Last week, while I was in town, a man stole something, or at least that’s what someone said. In retribution for the theft, the shopkeeper threw a rock at him. Another man joined and then six more and soon there were thirty some people throwing rocks at one man as he ran away, stopping occasionally to deflect the rocks with a large stick.

Tuesday, October 2, 2007

One Month

This is a letter I sent to many of my friends and family a few days ago. A few people suggested I post it as well.

Dear Friends,

Tomorrow I will have been in Uganda for a month.

Every morning I wake up at seven to gospel and/or Christian rock music (I am rooming with a Born-Again Christian who likes to start her day off with a healthy helping of Jesus). I spend most of my day traveling between villages visiting and interviewing people and in the evenings I write profiles and articles. I love the work I’m doing here and I feel like it’s been a very good “match” – I am getting so much out of living here and think in turn I’m also able to give a lot to MIHV in return.

I am deeply grateful to the people I meet everyday who welcome me into their homes and tell me their stories. I spend six or seven hours a day sitting with people and having conversations about their family, education, aspirations for their children, their sex lives, marriages and separations, religion, childhoods, reasons for using (or not using) contraception, and their goals for their communities.

Today Specioza, a 50-year-old woman, brought out a blue plastic photo album filled with photographs of her ten children. Another, Benedict, told me how while giving birth to her fifth child, labor was obstructed and her uterus ruptured. That child, who died in birth, would have been her first with her husband. As she told me her story, her husband picked up his three-year-old daughter from his second wife, who he married shortly after Benedict’s hysterectomy.

Sometimes it’s a bit strange, going up to strangers and asking them what type of contraceptives they use and why, how their religion affects their decisions, how being one of three wives affects them emotionally or their children financially. But when you get past the initial fear of asking such personal, at times painful, questions, you realize it is a glorious opportunity to be invited to ask these questions. It is an opportunity to begin to know a country, one woman, one family, one story at a time. Sometimes, when I’m walking along the little paths that weave past mud houses and through the fields of banana trees, I inhale Uganda and try to exhale gratitude.

I cried for the first time during an interview recently while talking to a 14-year-old girl named Fatumah. Fatumah’s parents separated when she was an infant and the family lost contact with the mother. Fatumah’s father raised her and her siblings. When Fatumah was 11 her father was diagnosed with AIDS. The girl’s older siblings had moved away and Fatumah became his full time care taker. He died a year ago.

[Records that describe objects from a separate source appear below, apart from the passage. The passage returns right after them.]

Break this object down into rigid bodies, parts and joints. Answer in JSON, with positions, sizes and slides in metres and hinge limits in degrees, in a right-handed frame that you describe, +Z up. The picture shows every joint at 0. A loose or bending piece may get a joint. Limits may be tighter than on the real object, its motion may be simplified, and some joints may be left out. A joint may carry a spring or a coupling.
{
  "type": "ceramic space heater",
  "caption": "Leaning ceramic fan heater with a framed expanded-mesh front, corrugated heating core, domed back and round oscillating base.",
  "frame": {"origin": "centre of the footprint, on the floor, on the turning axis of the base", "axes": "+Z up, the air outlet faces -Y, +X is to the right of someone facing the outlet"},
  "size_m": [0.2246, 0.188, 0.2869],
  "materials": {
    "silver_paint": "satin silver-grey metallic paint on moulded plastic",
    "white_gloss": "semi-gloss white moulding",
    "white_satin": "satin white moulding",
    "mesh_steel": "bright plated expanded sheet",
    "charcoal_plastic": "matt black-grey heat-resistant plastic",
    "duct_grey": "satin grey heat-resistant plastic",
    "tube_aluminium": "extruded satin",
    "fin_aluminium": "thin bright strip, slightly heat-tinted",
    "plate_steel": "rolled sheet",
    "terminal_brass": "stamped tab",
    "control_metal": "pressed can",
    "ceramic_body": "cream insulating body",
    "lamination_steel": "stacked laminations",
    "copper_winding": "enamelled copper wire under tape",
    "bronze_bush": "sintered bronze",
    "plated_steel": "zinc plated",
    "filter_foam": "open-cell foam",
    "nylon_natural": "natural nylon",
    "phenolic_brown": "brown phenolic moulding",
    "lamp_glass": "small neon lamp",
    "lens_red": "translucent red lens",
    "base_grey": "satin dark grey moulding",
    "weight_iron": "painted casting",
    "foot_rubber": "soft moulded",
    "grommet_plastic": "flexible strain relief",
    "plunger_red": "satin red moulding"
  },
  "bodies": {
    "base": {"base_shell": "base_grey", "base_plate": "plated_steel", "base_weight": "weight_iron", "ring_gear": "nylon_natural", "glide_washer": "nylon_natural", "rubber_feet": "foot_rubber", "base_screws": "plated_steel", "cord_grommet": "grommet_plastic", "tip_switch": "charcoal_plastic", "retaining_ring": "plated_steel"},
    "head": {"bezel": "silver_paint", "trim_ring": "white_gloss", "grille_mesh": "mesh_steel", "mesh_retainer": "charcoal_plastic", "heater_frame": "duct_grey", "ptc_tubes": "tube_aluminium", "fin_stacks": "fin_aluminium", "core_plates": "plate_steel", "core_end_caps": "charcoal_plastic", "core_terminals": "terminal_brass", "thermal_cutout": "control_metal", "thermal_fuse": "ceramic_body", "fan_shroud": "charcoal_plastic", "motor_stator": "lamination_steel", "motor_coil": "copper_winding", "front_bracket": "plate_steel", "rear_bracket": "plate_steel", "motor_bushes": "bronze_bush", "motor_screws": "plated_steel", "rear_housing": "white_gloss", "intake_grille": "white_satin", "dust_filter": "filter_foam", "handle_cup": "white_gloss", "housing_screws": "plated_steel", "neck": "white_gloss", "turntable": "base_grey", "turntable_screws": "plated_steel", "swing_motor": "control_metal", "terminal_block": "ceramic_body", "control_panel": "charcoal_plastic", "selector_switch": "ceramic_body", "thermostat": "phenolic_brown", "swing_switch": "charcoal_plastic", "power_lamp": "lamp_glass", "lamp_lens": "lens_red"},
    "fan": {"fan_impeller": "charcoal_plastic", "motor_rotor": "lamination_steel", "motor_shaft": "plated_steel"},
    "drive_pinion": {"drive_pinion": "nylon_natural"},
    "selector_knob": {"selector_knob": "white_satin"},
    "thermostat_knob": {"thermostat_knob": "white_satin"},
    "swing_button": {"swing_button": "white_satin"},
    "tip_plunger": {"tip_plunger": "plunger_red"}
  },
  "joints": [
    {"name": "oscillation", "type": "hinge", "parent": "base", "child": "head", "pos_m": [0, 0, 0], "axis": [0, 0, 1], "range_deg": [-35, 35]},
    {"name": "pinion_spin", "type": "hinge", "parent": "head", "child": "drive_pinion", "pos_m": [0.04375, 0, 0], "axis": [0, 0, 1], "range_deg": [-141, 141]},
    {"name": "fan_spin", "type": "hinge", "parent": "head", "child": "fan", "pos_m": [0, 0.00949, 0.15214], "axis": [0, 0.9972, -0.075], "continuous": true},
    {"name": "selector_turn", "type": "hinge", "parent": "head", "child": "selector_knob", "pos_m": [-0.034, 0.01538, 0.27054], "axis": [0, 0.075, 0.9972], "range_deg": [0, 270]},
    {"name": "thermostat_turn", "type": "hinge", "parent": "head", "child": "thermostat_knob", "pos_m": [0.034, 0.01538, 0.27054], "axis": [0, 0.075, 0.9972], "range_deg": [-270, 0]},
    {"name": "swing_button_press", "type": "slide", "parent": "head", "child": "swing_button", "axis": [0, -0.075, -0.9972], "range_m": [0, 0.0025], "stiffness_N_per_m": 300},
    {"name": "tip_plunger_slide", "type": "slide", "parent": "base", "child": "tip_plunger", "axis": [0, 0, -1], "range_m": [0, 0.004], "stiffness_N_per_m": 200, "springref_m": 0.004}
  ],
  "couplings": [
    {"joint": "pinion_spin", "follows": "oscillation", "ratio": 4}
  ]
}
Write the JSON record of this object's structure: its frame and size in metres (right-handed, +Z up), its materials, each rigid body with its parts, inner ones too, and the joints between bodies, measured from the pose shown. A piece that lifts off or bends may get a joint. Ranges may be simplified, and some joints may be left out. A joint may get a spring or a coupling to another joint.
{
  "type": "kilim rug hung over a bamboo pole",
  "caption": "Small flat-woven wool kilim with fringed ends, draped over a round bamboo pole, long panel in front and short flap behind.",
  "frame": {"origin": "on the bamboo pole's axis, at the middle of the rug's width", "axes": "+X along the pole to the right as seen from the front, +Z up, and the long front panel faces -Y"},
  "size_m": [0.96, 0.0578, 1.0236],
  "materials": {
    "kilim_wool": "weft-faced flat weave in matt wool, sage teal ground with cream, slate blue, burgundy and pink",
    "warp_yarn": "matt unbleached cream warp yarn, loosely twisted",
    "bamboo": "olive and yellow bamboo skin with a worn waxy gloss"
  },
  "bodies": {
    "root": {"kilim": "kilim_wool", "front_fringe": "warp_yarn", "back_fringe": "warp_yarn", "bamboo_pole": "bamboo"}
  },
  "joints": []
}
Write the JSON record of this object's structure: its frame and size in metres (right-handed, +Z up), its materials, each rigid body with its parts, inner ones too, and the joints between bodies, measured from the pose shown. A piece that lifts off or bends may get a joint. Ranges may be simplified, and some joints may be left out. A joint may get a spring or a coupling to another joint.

School started for Ugandan children about two weeks ago and when I spoke with Fatumah, a few days before school would begin, I asked her what grade she was going into. She explained to me that she was kicked out of school last July because of overdue school fees (Uganda has universal primary education, but school fees for secondary schooling can be prohibitive, even for families where both parents are living). She plans to spend the fall working her family’s small farm to raise money so she can go back to school. When I asked Elijah, one of MIHV’s Ugandan staff if he thought she could feasibly do this, he said it was unlikely she would ever go back to school. “Other expenses will come up,” he explained. “Who will pay for the paraffin for the lamps?”

I asked Fatumah how much she owed the school. She owes 15,000 Ush for the construction of a new latrine, 5,000 Ush for lunch, 14,000 Ush for her uniform, 3,000 Ush in exam fees and 7,000 Ush for school supplies. When I realized 44,000 Ush (about $27) is keeping a 14-year-old from going to school, I started crying. I’m not sure if it’s a good idea to cry in the middle of an interview, but I’m pretty sure I wouldn’t be any good at this job if life here didn’t make me cry sometimes.